Spanning from Worcester, MA to Providence, RI, the Blackstone River Valley is the Birthplace of the American Industrial Revolution. The Valley’s beauty and history embodies a landscape rich in natural, historic, and cultural treasures. If enacted, the legislation introduced today would help preserve these icons of industry, environment, and history for generations to come.

“I am proud to introduce legislation that will create a new national park unit within the Blackstone River Valley, ensuring the protection and promotion of this vital historical, environmental, and educational resource – all while helping to promote our local economies,” said Rep. Cicilline. “The Valley embodies and unites two important pieces of our past and our future – that of industry and environment. For generations men, women, and children have come to this place to enjoy the region’s natural beauty and learn of the revolution that propelled our nation’s economy – and this legislation will help preserve these experiences for years to come.”

"For many years, I have been an enthusiastic and outspoken supporter of the Blackstone River Valley National Heritage Corridor. The corridor is a special place that celebrates the region's history, heritage and culture. It is also a magnificent natural resource that is enjoyed by thousands of people each year. I visited Lookout Rock in Northbridge this week and strongly support the bipartisan effort in Congress to make the corridor part of the National Park System," said Congressman Richard E. Neal (D-MA).

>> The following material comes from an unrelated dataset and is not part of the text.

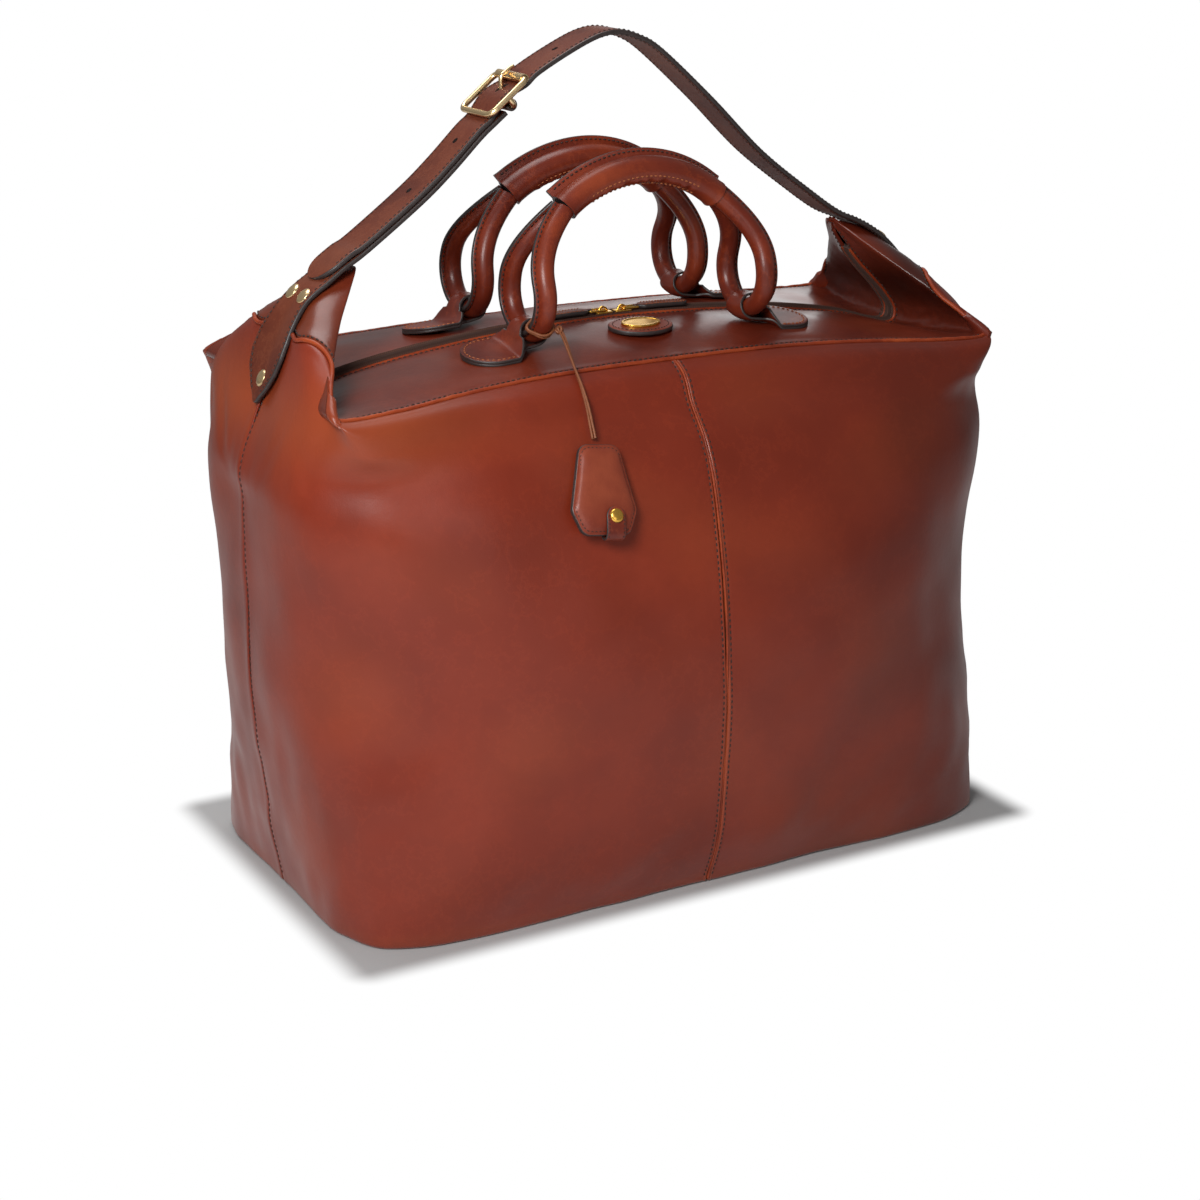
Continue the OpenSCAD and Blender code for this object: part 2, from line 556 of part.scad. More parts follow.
// A leaf stands on its edge, from depth y0 outwards (towards -Y)
module bell_leaf(y0, t, inset) in_bell() translate([0, -y0, 0]) rotate([90, 0, 0])
    linear_extrude(t) bell_outline(inset);
module bell_back() color(strap_leather) bell_leaf(0, leaf_t, 0);
module bell_front() color(strap_leather) bell_leaf(leaf_t + key_gap, leaf_t, 0);
module bell_keys() color(brass) in_bell() for (i = [0, 1])
    translate([i * 4 - 6, -leaf_t - 0.3 - 1.6 * i, 0]) rotate([90, 0, 0]) linear_extrude(1.2) {
        translate([0, 8]) circle(8);
        translate([-2, -bell_h / 2 + 4]) square([4, 28]);
    }
// Closing tab: from the back leaf round the bottom and up the front
flap_w = 13;
flap_t = 1.6;
flap_rise = 20;
flap_x = 5;
bell_depth = 2 * leaf_t + key_gap;
module bell_tab() color(strap_leather) in_bell() translate([flap_x, 0, -bell_h / 2 - 0.4]) {
    translate([-flap_w / 2, -bell_depth - 0.4 - flap_t, -flap_t])
        cube([flap_w, bell_depth + 0.4 + flap_t, flap_t]);
    translate([-flap_w / 2, -bell_depth - 0.4 - flap_t, -flap_t])
        cube([flap_w, flap_t, flap_rise - flap_w / 2]);
    translate([0, -bell_depth - 0.4, flap_rise - flap_w / 2 - flap_t]) rotate([90, 0, 0])
        cylinder(r = flap_w / 2, h = flap_t);
}
snap_r = 4.4;
module bell_snap() color(brass) in_bell()
    translate([flap_x, -bell_depth - 0.5 - flap_t, -bell_h / 2 - 0.4 + flap_rise - flap_w / 2 - flap_t])
    rotate([90, 0, 0]) rotate_extrude() intersection() {
        translate([0, -5.4]) circle(r = 7.2);
        square([snap_r, 4]);
    }

front_left_panel();
front_right_panel();
back_left_panel();
back_right_panel();
base_panel();
base_board();
lining();
top_front_panel();
top_back_panel();
front_piping();
back_piping();
front_zip_tape();
back_zip_tape();
front_zip_coil();
back_zip_coil();
left_slider();
right_slider();
left_puller_link();
right_puller_link();
left_pull_tab();
right_pull_tab();
front_left_loop();
front_right_loop();
back_left_loop();
back_right_loop();
front_handle_rope();
front_handle_grip();
back_handle_rope();
back_handle_grip();
strap();
strap_tip();
buckle_chape();
left_chape();
right_anchor();
left_rivets();
right_rivets();
buckle_frame();
buckle_roller();
buckle_prong();
oval_patch();
oval_plate();
lace_hitch();
bell_lace();
bell_front();
bell_back();
bell_tab();
bell_snap();
bell_keys();
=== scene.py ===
import json
import math

import bpy
import numpy as np
from mathutils import Matrix, Vector


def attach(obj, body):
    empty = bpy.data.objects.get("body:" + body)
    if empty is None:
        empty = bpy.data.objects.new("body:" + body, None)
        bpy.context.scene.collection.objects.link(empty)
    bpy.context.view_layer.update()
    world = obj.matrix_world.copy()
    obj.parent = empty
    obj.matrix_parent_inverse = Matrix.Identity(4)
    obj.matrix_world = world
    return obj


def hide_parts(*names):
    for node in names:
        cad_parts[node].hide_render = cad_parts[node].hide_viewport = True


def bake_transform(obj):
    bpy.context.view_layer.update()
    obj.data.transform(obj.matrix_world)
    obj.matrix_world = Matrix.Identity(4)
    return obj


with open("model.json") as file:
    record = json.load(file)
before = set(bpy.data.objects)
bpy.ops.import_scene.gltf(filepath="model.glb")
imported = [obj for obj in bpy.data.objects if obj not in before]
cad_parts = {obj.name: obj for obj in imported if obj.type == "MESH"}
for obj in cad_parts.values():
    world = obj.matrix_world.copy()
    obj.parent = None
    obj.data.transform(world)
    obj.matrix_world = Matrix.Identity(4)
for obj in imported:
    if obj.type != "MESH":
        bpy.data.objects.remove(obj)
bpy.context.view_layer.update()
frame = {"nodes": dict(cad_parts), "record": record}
bpy.ops.object.select_all(action="DESELECT")
print("frame loaded:", len(frame["nodes"]), "nodes")

mm = 0.001  # every length below is in millimetres


def turned(a, b, degrees):  # two coordinates turned anticlockwise
    c, s = math.cos(math.radians(degrees)), math.sin(math.radians(degrees))
    return a * c - b * s, a * s + b * c


# camera, floor and light

studio = {
    "target": (0, 0, 180),
    "distance": 1695,
    "azimuth": -29.6,
    "elevation": 18.0,
    "lens": 72,
    "shift": (-0.0033, -0.0217),
    "worldLight": 0.13,
    "mirrorLight": 0.12,  # added where the light is seen mirrored
    "footprint": (252, 146),
    "floorGlow": 0.02,
    "floorPale": 0.9,  # as the bag's metal and glass see it
    "floorPaintedShadow": 0.42,  # painted shadow: a darker floor grey close to the bag, where its real shadow also shows
    "whiteFrom": (0.001, 0.024),  # metres beyond the footprint over which the painted shadow fades and the floor turns white
    "lamps": {  # place, size, power in watts
        "keyLamp": ((-850, -800, 950), 500, 14.5),
        "topLamp": ((-100, 500, 1600), 1000, 11),
        "rimLamp": ((1150, 1450, 700), 900, 2.6),
        "fillLamp": ((-300, -1900, 500), 900, 3),
    },
}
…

“Creating a national park in the Blackstone Valley would be a tremendous boost to our local economy,” Rep. McGovern said. “As the birthplace of the American Industrial Revolution, the Valley holds a special place in our history – and our future.  I’m very pleased to be a co-sponsor of this legislation.”

“The Blackstone Valley Corridor, home to the industrial revolution, has long been a source of pride for Rhode Island, but is also now recognized by the National Park Service for its historical significance.  I look forward to the Corridor’s inclusion in the National Park System to preserve the historical sites that shaped our nation and to encourage more Americans from across the country to visit and tour Rhode Island,” said Congressman James Langevin (D-RI).

Established by Congress in November 1986, the John H. Chafee Blackstone River Valley National Heritage Corridor now includes all or part of twenty-four communities extending from Worcester, MA to Providence, RI. The Corridor contains approximately 400,000 acres of land in total. In July of this year, the National Park Service released a Special Resource Study for the purpose of determining whether the resources evaluated in the Heritage Corridor meet the criteria for inclusion as a unit of the National Park System. The study was completed following extensive input from local stakeholders, the Blackstone River Valley National Heritage Corridor Commission, National Park Service staff, and historians.

Drawing from the Special Resource Study, the legislation introduced today would establish a new unit of the National Park System to be known as the John H. Chafee Blackstone River Valley National Historical Park. The Park would be comprised of sites and districts in both Rhode Island and Massachusetts including the Blackstone River and its tributaries; the Blackstone Canal; the non-contiguous nationally significant historic districts of Old Slater Mill in Pawtucket; the villages of Slatersville (in North Smithfield) and Ashton (in Cumberland) Rhode Island; and Whitinsville and Hopedale in Massachusetts.